Внезапно в памяти всплыла картина со свадьбы Изольды, когда она услышала беседу двух знатных мужчин. О Боже, ведь тогда и шла речь о восстании крестьян… и, если хорошенько вспомнить… подумать… собраться с мыслями… Ведь тогда ей удалось услышать, что крестьян должна была поддержать «армия вражеского государства». Ей вспомнились касания мужчины, которого она увидела тогда в темноте. Неужто это был Адриано?!
*****************
Каролина спрыгнула с гондолы и бросилась в палаццо сенатора Фоскарини. Внутри стояла привычная тишина, очевидно, слуги были увлечены домашней работой, а он отсутствовал.
Синьорина метнулась в кабинет хозяина, который наудачу оказался открытым. У нее не было времени думать о последствиях своих действий – обида и отчаяние правили ею.
Не долго думая, Каролина бросилась к оружейному шкафу. Дернув за ручку неподдающейся дверцы, она вспомнила, что у отца та закрывалась на маленький ключик, хранившийся в письменном столе. И удивительно совпадение, но ключ от шкафа сенатора лежал в том же месте.
Ее трясущиеся от волнения руки лихорадочно перебирали ключи на связке, каждым из них пытаясь попасть в замочную скважину. Наконец та щелкнула, и Каролина схватила первое, что попалось ей под руку, – аркебузу, стрелявшую короткими стрелами, которую ей приходилось прежде видеть у герцога. Внезапный звук шагов позади синьорины заставил ее резко обернуться.
– Хорошо, что вы уже вернулись, Каролина! Мне хотелось кое-что…
Представшая картина заставила сенатора смолкнуть и с изумлением застыть буквально в трех шагах от невидимого глазу шквала ярости, кружащего вокруг ее тела. Наряду с неведомой ему прежде ненавистью в потускневшем небесно-голубом взоре, из ее глаз прямо ему в душу устремился луч презрения, решительно коснувшийся сердца и оставивший на его краешке болезненный ожог.

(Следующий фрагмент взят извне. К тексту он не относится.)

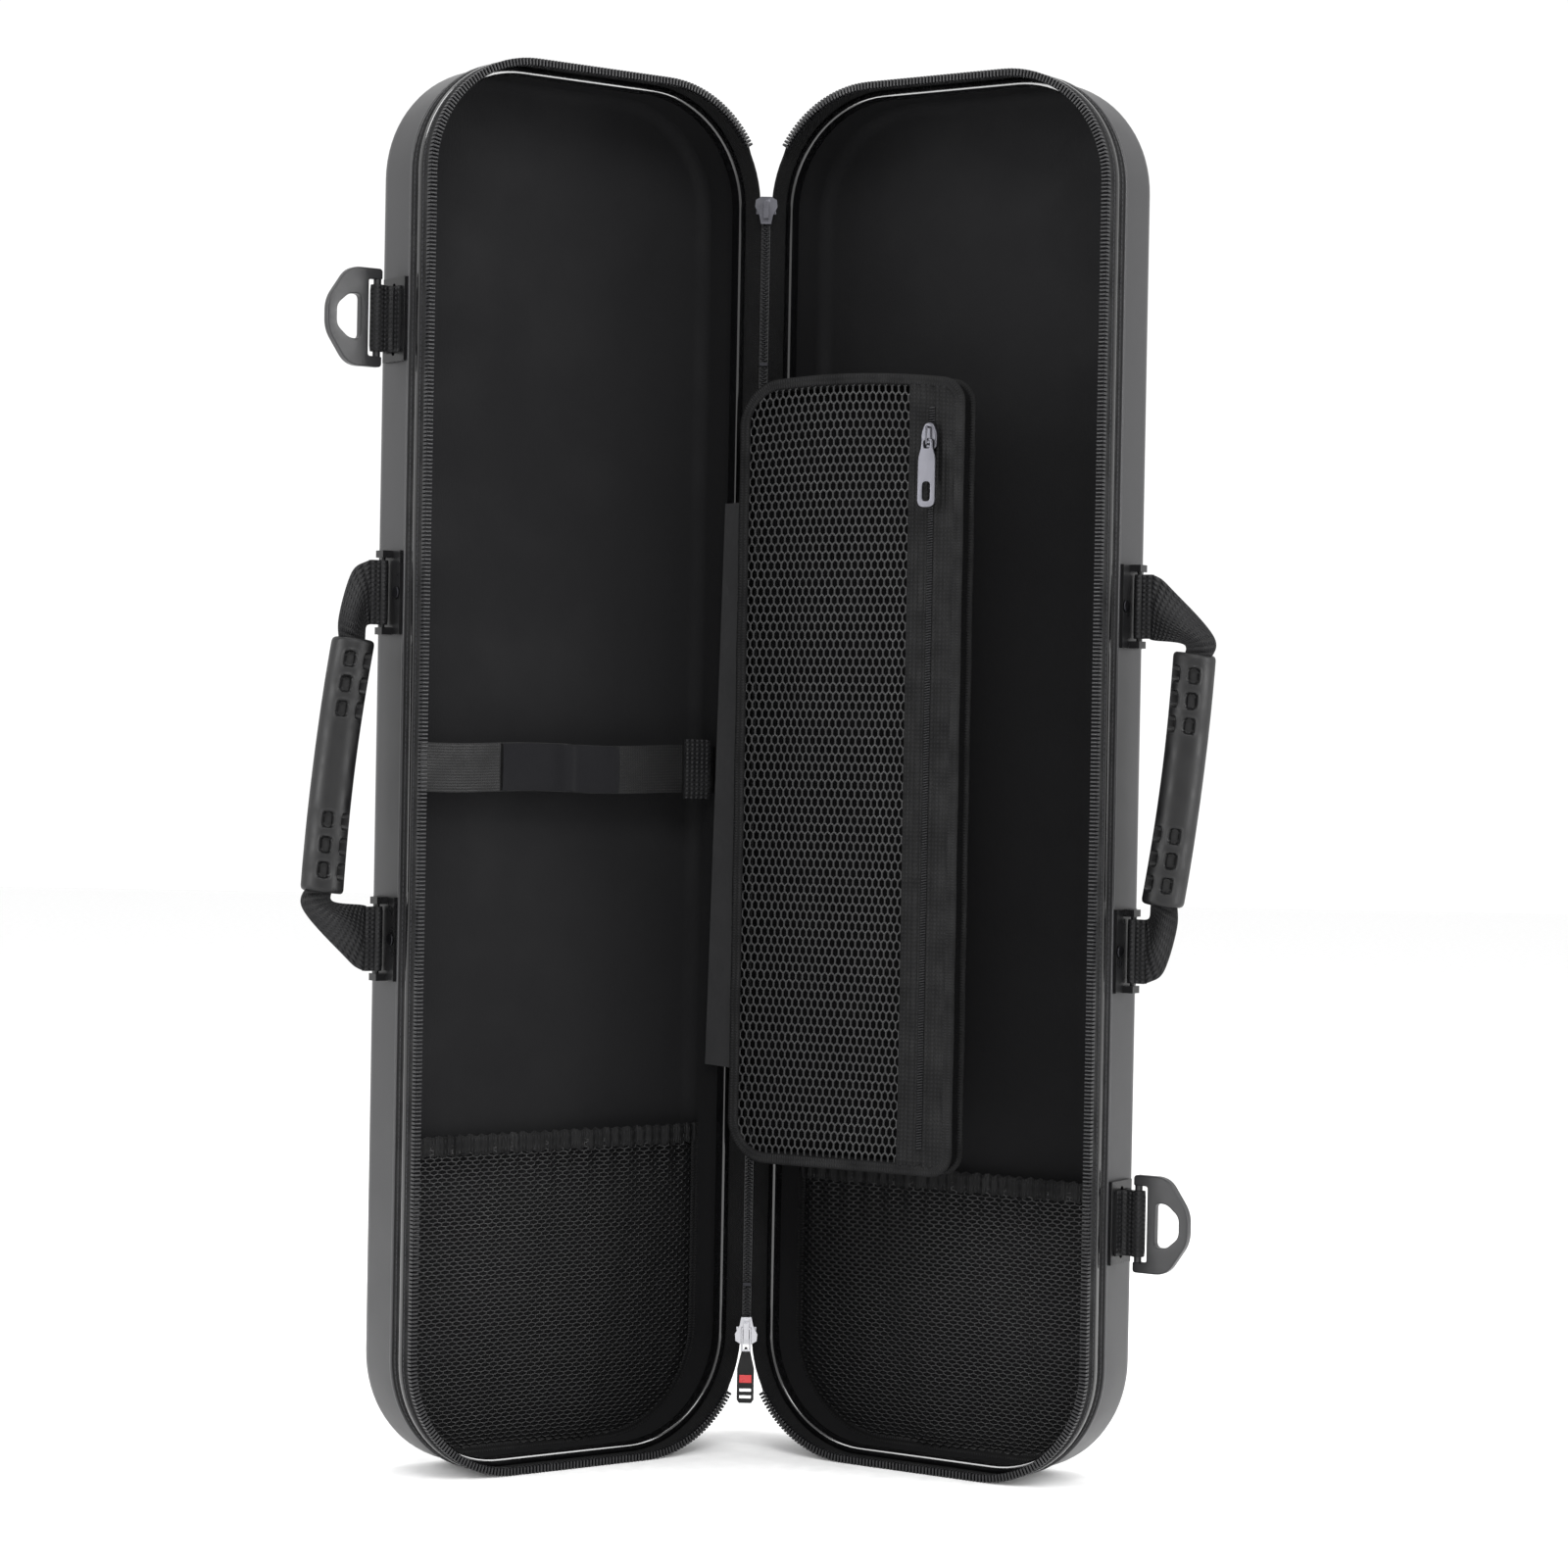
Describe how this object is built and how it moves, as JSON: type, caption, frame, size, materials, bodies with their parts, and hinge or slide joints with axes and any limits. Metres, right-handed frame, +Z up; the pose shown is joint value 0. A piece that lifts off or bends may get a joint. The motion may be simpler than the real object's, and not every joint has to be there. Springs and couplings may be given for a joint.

Она резко подняла руку и направила на Адриано дуло аркебузы. Остановившийся в дверях сенатор оставался недвижимым, с тревогой и недоумением сосредоточившись на движениях своей гостьи. Застывшие в глазах слезы красноречиво взывали о помощи, а предательская дрожь в руках свидетельствовала о страхе, тщетно пытающемся прикрыть себя мнимой решительностью.

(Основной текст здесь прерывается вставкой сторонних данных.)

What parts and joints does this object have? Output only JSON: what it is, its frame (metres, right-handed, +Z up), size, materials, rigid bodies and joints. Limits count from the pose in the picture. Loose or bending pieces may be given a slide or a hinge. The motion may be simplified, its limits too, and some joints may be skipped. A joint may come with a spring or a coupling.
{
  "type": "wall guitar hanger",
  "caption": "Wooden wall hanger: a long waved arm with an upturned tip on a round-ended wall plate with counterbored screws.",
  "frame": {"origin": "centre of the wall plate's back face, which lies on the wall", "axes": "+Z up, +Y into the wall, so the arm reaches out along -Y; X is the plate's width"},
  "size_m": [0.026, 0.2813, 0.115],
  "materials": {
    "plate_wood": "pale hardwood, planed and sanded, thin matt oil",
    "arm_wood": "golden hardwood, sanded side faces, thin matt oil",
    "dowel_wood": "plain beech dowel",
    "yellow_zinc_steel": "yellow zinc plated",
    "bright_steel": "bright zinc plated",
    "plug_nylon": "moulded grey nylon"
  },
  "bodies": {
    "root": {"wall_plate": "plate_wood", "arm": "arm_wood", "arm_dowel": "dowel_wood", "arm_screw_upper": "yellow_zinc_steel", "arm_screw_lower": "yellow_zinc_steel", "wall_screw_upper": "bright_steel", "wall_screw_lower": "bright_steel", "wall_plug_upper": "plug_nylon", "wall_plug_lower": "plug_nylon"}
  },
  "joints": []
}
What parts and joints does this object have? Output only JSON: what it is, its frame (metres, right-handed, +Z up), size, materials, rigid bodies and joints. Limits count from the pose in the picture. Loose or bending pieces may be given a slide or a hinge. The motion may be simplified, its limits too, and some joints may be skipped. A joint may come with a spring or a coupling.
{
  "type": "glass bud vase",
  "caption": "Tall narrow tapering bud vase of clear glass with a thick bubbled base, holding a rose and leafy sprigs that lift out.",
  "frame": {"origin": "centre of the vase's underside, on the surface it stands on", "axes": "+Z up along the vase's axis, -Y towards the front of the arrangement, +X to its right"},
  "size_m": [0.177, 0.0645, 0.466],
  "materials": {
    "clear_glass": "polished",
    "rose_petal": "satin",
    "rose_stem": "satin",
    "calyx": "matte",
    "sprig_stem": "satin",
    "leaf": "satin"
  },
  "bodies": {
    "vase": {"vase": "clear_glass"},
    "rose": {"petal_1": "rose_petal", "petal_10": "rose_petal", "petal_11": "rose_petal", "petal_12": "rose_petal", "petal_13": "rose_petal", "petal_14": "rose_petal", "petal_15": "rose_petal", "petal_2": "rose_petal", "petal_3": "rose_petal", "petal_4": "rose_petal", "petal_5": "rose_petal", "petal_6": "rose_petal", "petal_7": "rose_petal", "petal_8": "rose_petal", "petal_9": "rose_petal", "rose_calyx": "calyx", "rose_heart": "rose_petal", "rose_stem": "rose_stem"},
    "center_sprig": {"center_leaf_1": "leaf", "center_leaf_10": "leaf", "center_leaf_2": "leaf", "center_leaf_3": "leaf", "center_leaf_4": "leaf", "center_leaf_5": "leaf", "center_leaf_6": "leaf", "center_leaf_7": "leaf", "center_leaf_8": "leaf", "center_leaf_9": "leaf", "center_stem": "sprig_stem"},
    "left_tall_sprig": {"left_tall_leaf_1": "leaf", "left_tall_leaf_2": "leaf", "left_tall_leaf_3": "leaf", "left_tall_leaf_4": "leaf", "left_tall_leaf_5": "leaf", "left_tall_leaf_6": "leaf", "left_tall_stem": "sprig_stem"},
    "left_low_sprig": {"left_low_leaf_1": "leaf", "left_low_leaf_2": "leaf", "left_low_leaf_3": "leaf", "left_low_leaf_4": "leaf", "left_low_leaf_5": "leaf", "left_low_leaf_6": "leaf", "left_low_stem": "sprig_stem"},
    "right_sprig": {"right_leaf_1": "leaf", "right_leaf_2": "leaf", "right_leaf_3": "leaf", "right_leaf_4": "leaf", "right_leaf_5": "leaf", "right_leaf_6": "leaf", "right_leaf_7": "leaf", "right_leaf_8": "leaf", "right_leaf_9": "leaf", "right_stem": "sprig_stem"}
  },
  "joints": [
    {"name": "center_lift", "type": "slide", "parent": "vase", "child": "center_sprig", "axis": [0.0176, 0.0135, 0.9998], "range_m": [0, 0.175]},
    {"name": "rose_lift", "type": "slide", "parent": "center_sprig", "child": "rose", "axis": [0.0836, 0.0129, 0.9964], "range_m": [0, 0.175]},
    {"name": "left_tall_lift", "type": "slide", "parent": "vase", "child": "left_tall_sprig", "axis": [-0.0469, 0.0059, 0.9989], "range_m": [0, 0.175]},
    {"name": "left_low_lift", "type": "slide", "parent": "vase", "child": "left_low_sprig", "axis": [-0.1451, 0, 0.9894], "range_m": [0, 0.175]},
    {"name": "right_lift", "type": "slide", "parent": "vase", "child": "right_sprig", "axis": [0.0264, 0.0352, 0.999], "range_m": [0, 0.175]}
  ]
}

Но Каролина настырно держала прицеленное в сенатора оружие. Тот поначалу словно пребывал в ожидании, когда его голова озарится догадками о происходящем, но его мысли одолела поразительная пустота.

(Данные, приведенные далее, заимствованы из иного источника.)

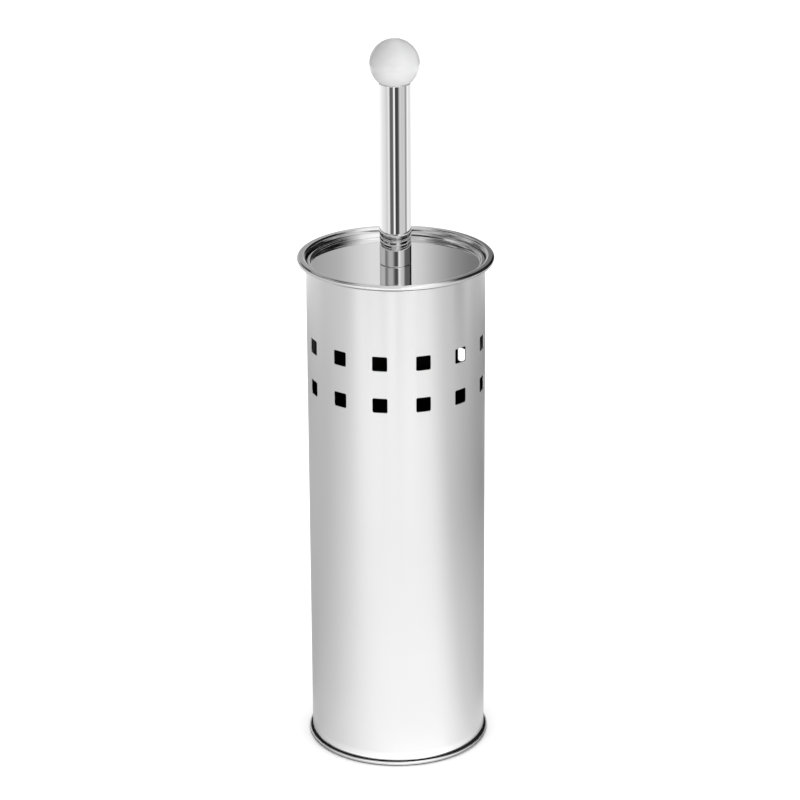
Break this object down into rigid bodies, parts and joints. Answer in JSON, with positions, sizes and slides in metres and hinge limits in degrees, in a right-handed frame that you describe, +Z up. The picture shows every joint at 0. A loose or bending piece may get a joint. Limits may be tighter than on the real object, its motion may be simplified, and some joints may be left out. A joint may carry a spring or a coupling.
{
  "type": "toilet brush holder",
  "caption": "Round free-standing toilet brush holder in steel: perforated tube, lift-out drip cup, and a brush with a flat lid, tubular handle and ball knob.",
  "frame": {"origin": "middle of the foot, on the floor", "axes": "+Z up along the tube's axis, +Y towards the tube's welded seam at the back, -Y the front"},
  "size_m": [0.11, 0.11, 0.4147],
  "materials": {
    "brushed_steel": "fine satin, brushed around the tube",
    "polished_steel": "mirror polished stainless steel",
    "plain_steel": "zinc-grey, unpolished",
    "chrome": "mirror polished",
    "black_rubber": "matte",
    "cup_plastic": "moulded, fine texture",
    "white_plastic": "moulded",
    "bristle_nylon": "nylon filament",
    "knob_acrylic": "frosted acrylic under a glossy skin"
  },
  "bodies": {
    "holder": {"body_shell": "brushed_steel", "rim_ring": "polished_steel", "inner_base_pan": "plain_steel", "base_gasket": "black_rubber", "base_dish": "polished_steel", "base_rivets": "plain_steel", "anti_slip_pad": "black_rubber"},
    "cup": {"drip_cup": "cup_plastic"},
    "brush": {"lid": "polished_steel", "lid_washer": "black_rubber", "clamp_nut": "plain_steel", "clamp_stud": "plain_steel", "handle_tube": "chrome", "handle_bottom_plug": "plain_steel", "handle_top_plug": "plain_steel", "knob_stud": "plain_steel", "ball_knob": "knob_acrylic", "stem_tube": "chrome", "stem_top_plug": "plain_steel", "stem_bottom_plug": "plain_steel", "brush_core": "white_plastic", "side_bristles": "bristle_nylon", "tip_bristles": "bristle_nylon"}
  },
  "joints": [
    {"name": "cup_lift", "type": "slide", "parent": "holder", "child": "cup", "axis": [0, 0, 1], "range_m": [0, 0.3]},
    {"name": "brush_lift", "type": "slide", "parent": "cup", "child": "brush", "axis": [0, 0, 1], "range_m": [0, 0.29]}
  ]
}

– Что-то случилось, синьорина? – наконец-то, спросил он.
– Случилось? – яростно вскрикнула та. – Вы продолжаете бесстыдно издеваться надо мной, сенатор!
– Я не понимаю вас, Каролина… – проговорил он, сдерживая внешнее спокойствие и внутреннюю тревогу. – Не могу вспомнить, когда же прежде я имел неосторожность, как вы выражаетесь, издеваться над вами…
– Не можете вспомнить? Вы – лжец, предатель, лицемер… – кричала она, отдав себя в полное распоряжение гневу и потоку обжигающих слез. – Я вас ненавижу… Вы сделали меня пленницей своих владений, разыграли бездушную пьесу о том, что…
Несомненно, он должен был сразу догадаться, что причина именно в этом. Его ложь все-таки всплыла… вот только как?
Плотно прикрыв за собой дубовую дверь, Адриано смело шагнул ближе к Каролине. В его действиях читалось хладнокровие, но его душой овладевала нарастающая дрожь. И это был не страх.
– Синьорина, неужели вы собираетесь стрелять? Вы умеете обращаться с этим? – спросил он с легкой ухмылкой, но тут же вспомнил, что ее качествами стрелка ему уже приходилось восхищаться в Генуе.
– Вы сомневаетесь, сенатор? Вам, должно быть, неизвестно, на что способна дама, оставшаяся наедине со своим гневом и потерявшая свою свободу в плену у врага? Душевно изувеченная настигшим разочарованием от разбитых надежд? Как я могла сразу не догадаться? Генуя и Венеция никогда не были друзьями… И мне, генуэзке, надеяться на помощь венецианца было бы смешно… Если бы я только была разумней… Если бы не смела предаваться наивности и мечтам… Тогда я сразу поняла бы вашу сущность. И мне стало бы известно, что именно вы и ваши войска уничтожили мою семью!
От нее исходили импульсы знакомой Адриано жажды мести. Незамедлительной и своевременной мести! Но даже несмотря на это ощущение, он не изменился в лице и твердо констатировал:
– Мои войска не принимали участия в этой войне!
– Ах, да! Вы снова поведаете о том, что случайно оказались у берегов Генуи?